Il carcinoma della prostata è il tipo di tumore più frequentemente diagnosticato nella popolazione maschile, colpisce circa 190 persone ogni 100.000 ogni anno e la sua incidenza è in crescita. Nella maggior parte dei casi la diagnosi arriva dopo i 55 anni.
Si tratta di un tumore ad evoluzione estremamente lenta, la zona della ghiandola in cui avviene la trasformazione è quella più esterna pertanto per molto tempo la patologia resta silente (asintomatica).

Diagnosi
Nelle prime fasi della malattia il sospetto può nascere per un controllo routinario: esplorazione rettale, o per valori alterati del PSA. Quando c’è un sospetto di tumore della prostata la diagnosi viene formulata grazie all’esecuzione di una biopsia prostatica: prelievo ed analisi di frammenti di tessuto prostatico.
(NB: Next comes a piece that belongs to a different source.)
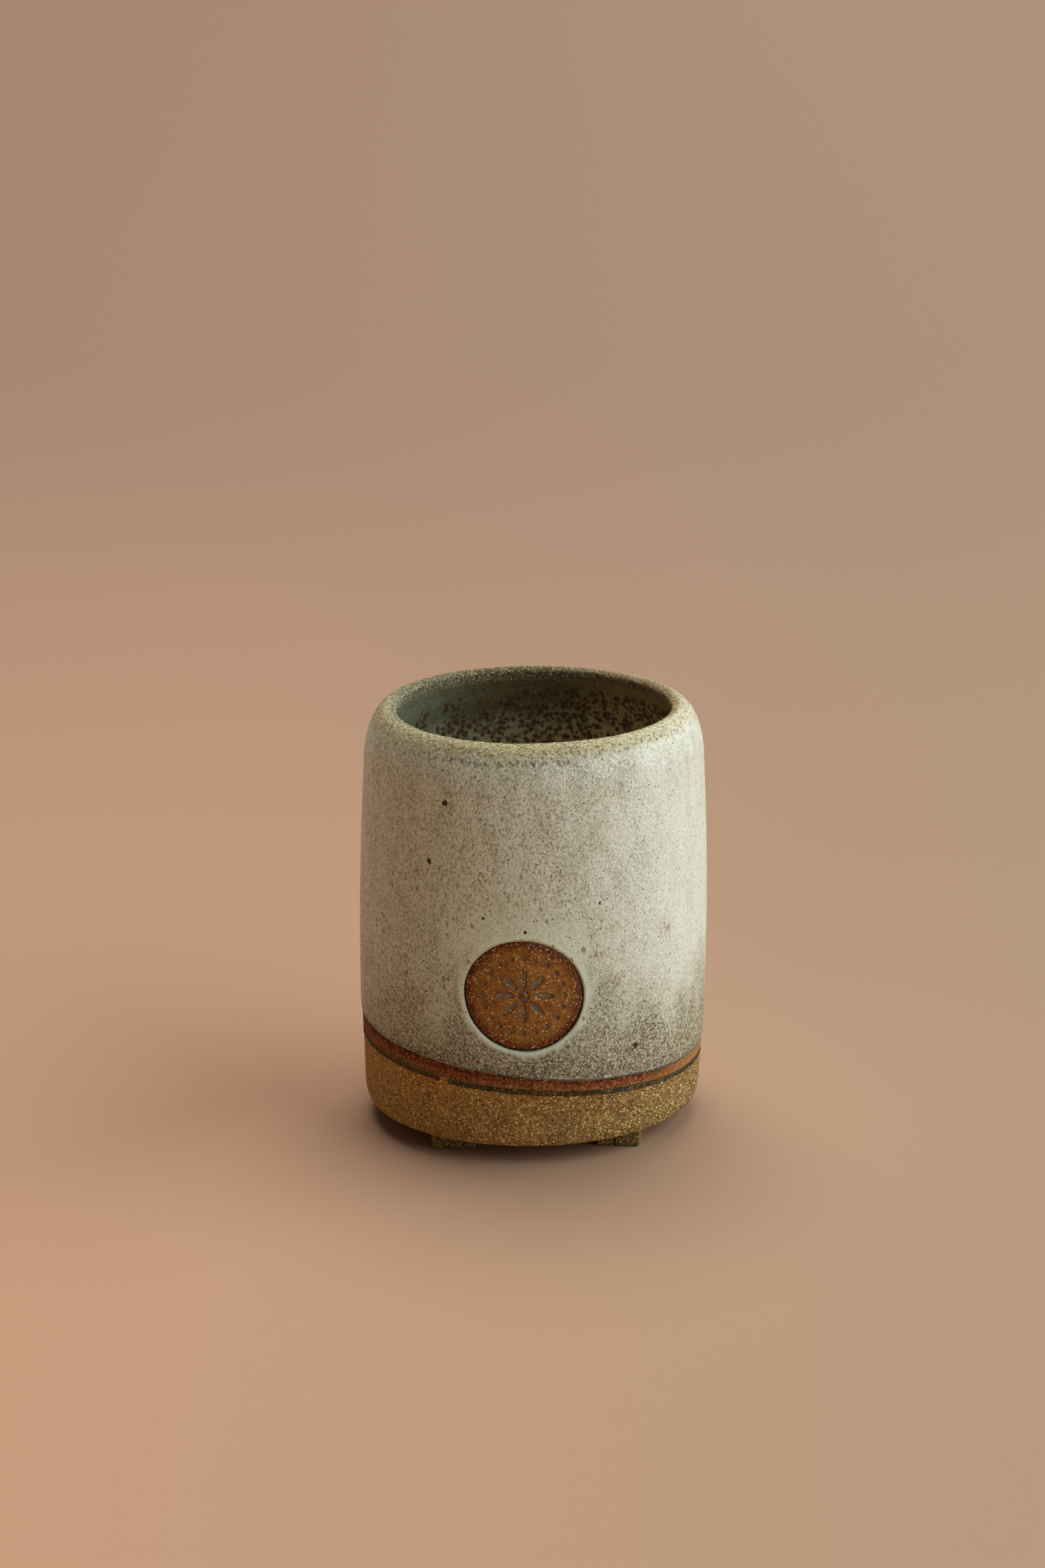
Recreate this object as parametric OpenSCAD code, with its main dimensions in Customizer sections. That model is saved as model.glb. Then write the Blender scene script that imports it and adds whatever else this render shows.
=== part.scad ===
// Stoneware toothbrush cup, thrown on the wheel.
// Z is up, the floor is z = 0, the axis of the pot is the Z axis and its seal faces -Y.
// Lengths are in millimetres and angles in degrees.

/* [Pot] */
// Height of the thrown pot, from its underside to the crest of its lip
pot_h = 87.9; // [80:0.1:100]
// Radius of the clay at the widest place of the belly
belly_r = 37.6; // [34:0.1:44]
// Height of the widest place over the underside
belly_z = 37.5; // [28:0.5:50]
// How far the wall draws in from the belly down to the heel
heel_fall = 0.6; // [0:0.1:3]
// Height of the rounded heel
heel_h = 4.2; // [2:0.1:7]
// How far the heel draws in down to the underside
heel_in = 1.2; // [0.6:0.1:3]
// How far the wall draws in from the belly up to the neck, where the shoulder starts
neck_fall = 1.1; // [0:0.1:4]
// Height of the shoulder, from the neck to the crest of the lip
shoulder_h = 12.2; // [8:0.2:18]
// How far the shoulder draws in from the neck to the crest of the lip
shoulder_in = 5; // [3:0.1:8]
// How far the round inside of the lip runs inward
lip_in = 1.7; // [1:0.1:2.6]
// How far the round inside of the lip drops
lip_drop = 1; // [0.5:0.1:2]
// Thickness of the thrown wall
wall_t = 4.2; // [3:0.1:6]
// Thickness of the floor
floor_t = 6; // [4:0.2:9]
// Radius of the corner between the floor and the wall, inside
corner_r = 9; // [5:0.5:14]

/* [Glaze] */
// Thickness of the glaze on the outer wall
glaze_t = 0.4; // [0.3:0.05:0.8]
// Thickness of the glaze where it breaks over the lip
break_t = 0.2; // [0.15:0.05:0.3]
// Thickness of the glaze inside
liner_t = 0.3; // [0.2:0.05:0.6]
// Tilt of the line to which the pot was dipped, higher at -X
dip_tilt = 5.7; // [0:0.1:7]
// Width of the pooled collar of glaze around the seal
collar_w = 1.9; // [1:0.1:3]
// How far the collar stands over the glaze around it
collar_t = 0.25; // [0.1:0.05:0.5]

/* [Iron slip] */
// Thickness of the brushed coat of iron slip between the line and the glaze
wash_t = 0.15; // [0.1:0.05:0.25]
// Height of the brushed band at the axis
wash_w = 2.9; // [1.8:0.1:5]
// Height of the middle of the incised line over the underside, at the axis
line_z = 12.6; // [10:0.1:14]
// Width of the incised line
line_w = 1; // [0.6:0.1:1.6]
// Depth of the incised line
line_depth = 0.5; // [0.3:0.1:1]
// Tilt of the incised line, higher at -X
line_tilt = 4; // [0:0.1:5.5]
// Length of the stretch where the line breaks off
line_gap = 2; // [1:0.1:4]
// Direction of that stretch from the front, towards +X
line_gap_turn = -31; // [-60:1:60]

/* [Seal] */
// Radius of the round clay seal
seal_r = 12.4; // [9:0.1:13]
// Height of its middle over the underside
seal_z = 34.6; // [33:0.1:44]
// Direction of the seal from the front, towards +X
seal_turn = -3.1; // [-20:0.1:20]
// Depth to which the seal is let into the wall
seal_t = 1.6; // [1:0.1:2.2]
// How far its face lies below the clay around it
seal_sink = 0.2; // [0.1:0.05:0.5]

/* [Feet] */
// Height of a foot, from the floor to the underside of the pot
foot_h = 4.1; // [3:0.1:7]
// Width of a foot
foot_w = 9.8; // [7:0.1:12]
// Depth of a foot, from its front to its back
foot_d = 10; // [7:0.1:12]
// How far the middle of a foot lies inside the edge of the underside
foot_inset = 8.8; // [8:0.1:12]
// Direction of each foot from the front or the back: front left, front right, back left, back right
foot_turn = [39, 41, 40, 42]; // [35:1:55]
// How far the cut corners of a foot are taken off
foot_corner = 1.2; // [0.8:0.1:2.4]
// How far a foot draws in to its sole
foot_draft = 0.3; // [0.2:0.1:1]
// Height of the worn edge around the sole
sole_edge = 0.4; // [0.3:0.1:1]
// How far each foot is set askew, in the same order
foot_askew = [-2, -5, -4, 6]; // [-10:1:10]

/* [Hidden] */

$fn = 96;
heel_steps = 5;
belly_steps = 5;
rise_steps = 7;
shoulder_steps = 10;
lip_steps = 5;
throat_steps = 8;
corner_steps = 6;

// Each cut overruns what it cuts by this much
over = 1;
// Half the size of a block that covers the pot on one side of a slanting plane
reach = 2 * (belly_r + pot_h);

heel_r = belly_r - heel_fall;
neck_r = belly_r - neck_fall;
lip_r = neck_r - shoulder_in;
underside_r = heel_r - heel_in;
neck_z = pot_h - shoulder_h;
throat_r = lip_r - lip_in;
throat_z = pot_h - lip_drop;
cavity_neck_r = neck_r - wall_t;
cavity_low_z = floor_t + corner_r;
dip_z = line_z + line_w / 2 + wash_w;
foot_ring_r = underside_r - foot_inset;

clay = "#9c7a48";
glaze = "#c3bfa3";
liner = "#5d6656";
seal_clay = "#8a5424";
iron = "#8f4a1e";
line_slip = "#34362c";
foot_clay = "#5f5632";

// Share that sets off and arrives without a kink
function eased(share) = share * share * (3 - 2 * share);

// Outline of the clay, as points of radius and height over the underside
function swell(z) = z < belly_z
    ? belly_r - (belly_r - heel_r) * pow((belly_z - z) / (belly_z - heel_h), 2)
    : belly_r - (belly_r - neck_r) * pow((z - belly_z) / (neck_z - belly_z), 2);
heel_points = [for (k = [0 : heel_steps]) let (a = 90 * k / heel_steps)
    [underside_r + heel_in * sin(a), heel_h * (1 - cos(a))]];
wall_points = concat(
    [for (k = [1 : belly_steps]) let (z = heel_h + (belly_z - heel_h) * k / belly_steps)
        [swell(z), z]],
    [for (k = [1 : rise_steps]) let (z = belly_z + (neck_z - belly_z) * k / rise_steps)
        [swell(z), z]]);
shoulder_points = [for (k = [1 : shoulder_steps]) let (a = 90 * k / shoulder_steps)
    [lip_r + (neck_r - lip_r) * cos(a), neck_z + shoulder_h * sin(a)]];
lip_points = [for (k = [1 : lip_steps]) let (a = 90 * k / lip_steps)
    [lip_r - lip_in * sin(a), pot_h - lip_drop * (1 - cos(a))]];
throat_points = [for (k = [1 : throat_steps]) let (fall = 1 - k / throat_steps)
    [cavity_neck_r - (cavity_neck_r - throat_r) * eased(fall), neck_z + (throat_z - neck_z) * fall]];
cavity_points = concat(
    [for (k = [1 : rise_steps]) let (z = neck_z - (neck_z - belly_z) * k / rise_steps)
        [swell(z) - wall_t, z]],
    [for (k = [1 : belly_steps]) let (z = belly_z - (belly_z - cavity_low_z) * k / belly_steps)
        [swell(z) - wall_t, z]]);
corner_top_r = swell(cavity_low_z) - wall_t;
corner_points = [for (k = [1 : corner_steps]) let (a = 90 * k / corner_steps)
    [corner_top_r - corner_r * (1 - cos(a)), cavity_low_z - corner_r * sin(a)]];

outline = concat(heel_points, wall_points, shoulder_points, lip_points,
    throat_points, cavity_points, corner_points, [[0, floor_t]]);
glaze_from = len(heel_points) - 1;
neck_at = glaze_from + len(wall_points);
crest_at = neck_at + len(shoulder_points);
throat_at = crest_at + len(lip_points);
inner_neck_at = throat_at + len(throat_points);
last = len(outline) - 1;

// Direction that points away from the clay at one point of the outline
function away(i) = let (
    along = outline[min(i + 1, last)] - outline[max(i - 1, 0)],
    unit = along / norm(along))
    [unit[1], -unit[0]];

// One point of the outline moved away from the clay, or into it where t is negative
function coat(i, t) = i == last ? outline[i] + [0, t] : outline[i] + t * away(i);

// Thickness of the outer glaze, which thins over the shoulder, and of the liner, which thickens below the lip
function outer_t(i) = i <= neck_at ? glaze_t
    : max(break_t, glaze_t - (glaze_t - break_t) * (i - neck_at) / (crest_at - neck_at));
function inner_t(i) = i >= inner_neck_at ? liner_t
    : break_t + (liner_t - break_t) * (i - throat_at) / (inner_neck_at - throat_at);

// Solid of revolution with its outline's heights counted from the underside of the pot
module turned(points) {
    translate([0, 0, foot_h])
        rotate_extrude()
            polygon(points);
}

// Skin on the outer wall between two depths, from the heel to the neck
module wall_skin(from_t, to_t) {
    turned(concat(
        [for (i = [glaze_from : neck_at]) coat(i, from_t)],
        [for (i = [neck_at : -1 : glaze_from]) coat(i, to_t)]));
}

// Everything above a plane that slants down towards +X
module above(z, tilt) {
    translate([0, 0, foot_h + z])
        rotate([0, tilt, 0])
            translate([-reach, -reach, 0])
                cube([2 * reach, 2 * reach, reach]);
}

module below(z, tilt) {
    translate([0, 0, foot_h + z])
        rotate([0, tilt, 0])
            translate([-reach, -reach, -reach])
                cube([2 * reach, 2 * reach, reach]);
}

// Round bar that runs from the axis out through the seal
module seal_bar(r) {
    rotate([0, 0, seal_turn])
        translate([0, 0, foot_h + seal_z])
            rotate([90, 0, 0])
                cylinder(h = belly_r + over, r = r);
}

// Groove of the incised line, with the stretch where the tool was lifted left whole
module line_ring(proud) {
    intersection() {
        wall_skin(-line_depth, proud);
        above(line_z - line_w / 2, line_tilt);
        below(line_z + line_w / 2, line_tilt);
        lifted_tool();
    }
}

// All but the short stretch where the line breaks off
module lifted_tool() {
    difference() {
        translate([-reach, -reach, 0])
            cube([2 * reach, 2 * reach, foot_h + pot_h]);
        rotate([0, 0, line_gap_turn])
            translate([-line_gap / 2, -reach, -over])
                cube([line_gap, reach, foot_h + pot_h + 2 * over]);
    }
}

module pot_body() {
    color(clay)
        difference() {
            turned(concat([[0, 0]], outline));
            intersection() {
                wall_skin(-seal_t, over);
                seal_bar(seal_r);
            }
            line_ring(over);
        }
}

module outer_glaze() {
    color(glaze)
        difference() {
            union() {
                turned(concat(
                    [for (i = [glaze_from : throat_at]) outline[i]],
                    [for (i = [throat_at : -1 : glaze_from]) coat(i, outer_t(i))]));
                intersection() {
                    wall_skin(0, glaze_t + collar_t);
                    seal_bar(seal_r + collar_w);
                }
            }
            below(dip_z, dip_tilt);
            seal_bar(seal_r);
        }
}

module liner_glaze() {
    color(liner)
        turned(concat(
            [for (i = [throat_at : last]) outline[i]],
            [for (i = [last : -1 : throat_at]) coat(i, inner_t(i))]));
}

module seal() {
    color(seal_clay)
        intersection() {
            wall_skin(-seal_t, -seal_sink);
            seal_bar(seal_r);
        }
}

module iron_wash() {
    color(iron)
        intersection() {
            wall_skin(0, wash_t);
            above(line_z + line_w / 2, line_tilt);
            below(dip_z, dip_tilt);
        }
}

module iron_line() {
    color(line_slip)
        line_ring(0);
}

// Hand-cut block of clay with its corners taken off and its sides drawn in to the sole
module foot(side, end, k) {
    color(foot_clay)
        translate(foot_ring_r * [side * sin(foot_turn[k]), end * cos(foot_turn[k]), 0])
            rotate([0, 0, foot_askew[k]])
                intersection() {
                    linear_extrude(foot_h)
                        polygon(foot_plan());
                    foot_side(foot_w, foot_d);
                    rotate([0, 0, 90])
                        foot_side(foot_d, foot_w);
                }
}

function foot_plan() = let (x = foot_w / 2, y = foot_d / 2, c = foot_corner)
    [[x - c, -y], [x, c - y], [x, y - c], [x - c, y], [c - x, y], [-x, y - c], [-x, c - y], [c - x, -y]];

// Side view of the block, drawn across it
module foot_side(width, length) {
    top = width / 2;
    low = top - foot_draft;
    translate([0, length / 2 + over, 0])
        rotate([90, 0, 0])
            linear_extrude(length + 2 * over)
                polygon([[-top, foot_h], [-low, sole_edge], [sole_edge - low, 0],
                    [low - sole_edge, 0], [low, sole_edge], [top, foot_h]]);
}

module foot_front_left() { foot(-1, -1, 0); }
module foot_front_right() { foot(1, -1, 1); }
module foot_back_left() { foot(-1, 1, 2); }
module foot_back_right() { foot(1, 1, 3); }

pot_body();
outer_glaze();
liner_glaze();
seal();
iron_wash();
iron_line();
foot_front_left();
foot_front_right();
foot_back_left();
foot_back_right();
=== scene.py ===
import math

import bpy
from mathutils import Matrix, Vector, noise


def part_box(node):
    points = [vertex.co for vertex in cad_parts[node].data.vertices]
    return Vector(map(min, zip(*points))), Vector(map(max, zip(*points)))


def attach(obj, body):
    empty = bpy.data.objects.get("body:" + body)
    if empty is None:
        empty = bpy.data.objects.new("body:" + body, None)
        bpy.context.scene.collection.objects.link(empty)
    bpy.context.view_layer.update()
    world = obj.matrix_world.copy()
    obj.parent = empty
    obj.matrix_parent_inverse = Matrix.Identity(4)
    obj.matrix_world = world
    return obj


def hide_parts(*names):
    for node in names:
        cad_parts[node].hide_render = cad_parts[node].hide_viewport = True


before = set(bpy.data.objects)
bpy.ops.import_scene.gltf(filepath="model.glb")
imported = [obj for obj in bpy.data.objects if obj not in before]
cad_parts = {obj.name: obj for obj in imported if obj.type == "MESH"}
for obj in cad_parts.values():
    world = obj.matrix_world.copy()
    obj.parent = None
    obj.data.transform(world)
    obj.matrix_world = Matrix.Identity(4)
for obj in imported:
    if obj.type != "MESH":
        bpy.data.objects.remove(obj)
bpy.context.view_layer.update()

# The camera looks at the pot from the front and above its rim, through a long lens, and is
# tilted by half a degree. Its picture is two wide by three high.
MM = 0.001
camera_place = Vector((-2.03, -856.7, 329.6)) * MM
camera_pitch = 0.29
camera_roll = -0.01
lens = 94.9
long_side = 36

bpy.ops.object.camera_add()
camera = bpy.context.object
camera.matrix_world = (Matrix.Translation(camera_place)
                       @ Matrix.Rotation(math.pi / 2 - camera_pitch, 4, "X")
                       @ Matrix.Rotation(camera_roll, 4, "Z"))
camera.data.lens = lens
camera.data.sensor_width = long_side
camera.data.clip_end = 50
bpy.context.scene.camera = camera

# The body is thrown from coarse brown stoneware: a round wall that swells a little, a shoulder
# drawn in to the lip and a flat cut underside. Only the clay below the glaze stays in sight.
body_low, body_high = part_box("pot_body")
ground = body_low.z
pot_height = body_high.z - ground
belly_radius = (body_high.x - body_low.x) / 2
belly_height = 37.5 * MM
heel_radius = belly_radius - 0.6 * MM
heel_height = 4.2 * MM
heel_in = 1.2 * MM
neck_radius = belly_radius - 1.1 * MM
neck_height = pot_height - 12.2 * MM
lip_radius = neck_radius - 5 * MM
lip_in = 1.7 * MM
lip_drop = 1 * MM
wall = 4.2 * MM
floor_height = 6 * MM
corner = 9 * MM
bare_top = 21.4 * MM
sunk = 0.15 * MM
clay_pitch = 0.3 * MM
hidden_pitch = 14 * MM
body_columns = 800
weld = 0.0001 * MM
hair = 0.05 * MM
lump_size = 1.4 * MM
lump_depth = 0.12 * MM
grog_size = 0.62 * MM
grog_depth = 0.24 * MM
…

Una volta definita la diagnosi istologica il paziente viene sottoposto ad esami di diagnostica per immagini per valutare l’eventuale disseminazione della patologia.

Terapia
La terapia di un tumore prostatico varia in base alle caratteristiche cliniche ed anagrafiche del paziente, nonché allo stadio della malattia.
Nei pazienti anziani con tumori di piccoli dimensioni si tende a mantenere un atteggiamento conservativo senza terapia ma con visite e controlli ravvicinati.
La terapia attiva consiste nella rimozione chirurgica della prostata (prostatectomia totale) seguita dalla radioterapia ed ormonoterapia finalizzate a distruggere le cellule tumorali ed evitare una disseminazione della malattia.

Il PSA (Antigene Prostatico Specifico)
Negli ultimi 30 anni il PSA è stato investito di una grossa responsabilità in quanto è stato considerato uno strumento di screening del tumore della prostata. Attualmente è stato ridimensionato il valore di questo antigene in quanto la sua concentrazione nel sangue non si modifica solamente in caso di carcinoma della prostata ma in seguito a molte altre condizioni quali: prostatiti, dopo una esplorazione rettale o come conseguenza della ipertrofia prostatica benigna.

  • In termini più precisi il PSA dà molti FALSI POSITIVI: il risultato del dosaggio è elevato mentre la biopsia prostatica da’ risultato negativo. Questa condizione mette il paziente in una condizione psicologica di apprensione e paura che lo costringe spesso ad ulteriori esami e consulti specialistici che hanno il solo scopo di eliminare il timore innescato dalla positività del PSA.
  • Il PSA ha un rischio elevato di dare un risultato FALSO NEGATIVO: il valore dell’antigene è negativo ma se si esegue la biopsia della prostata il risultato sarebbe positivo (presenza di cellule tumorali), si può rischiare di non fare diagnosi affidandosi al solo suo valore negativo.

Il PSA non deve essere considerato come un sostituto valido dell’esame clinico (esplorazione rettale) in quanto come spiegato non è un esame che fornisce informazioni complete circa lo stato di salute.
Quando il paziente avverte disturbi della sfera urinaria deve rivolgersi al medico che deciderà il percorso diagnostico appropriato alla situazione. Effettuare controlli routinari del PSA in pazienti sotto i 40 anni è sconsigliato dalle linee guida, mentre nelle fasce di età superiori in assenza di sintomi è indicato possibilmente con cadenza biennale in coloro che hanno familiarità di tumore alla prostata.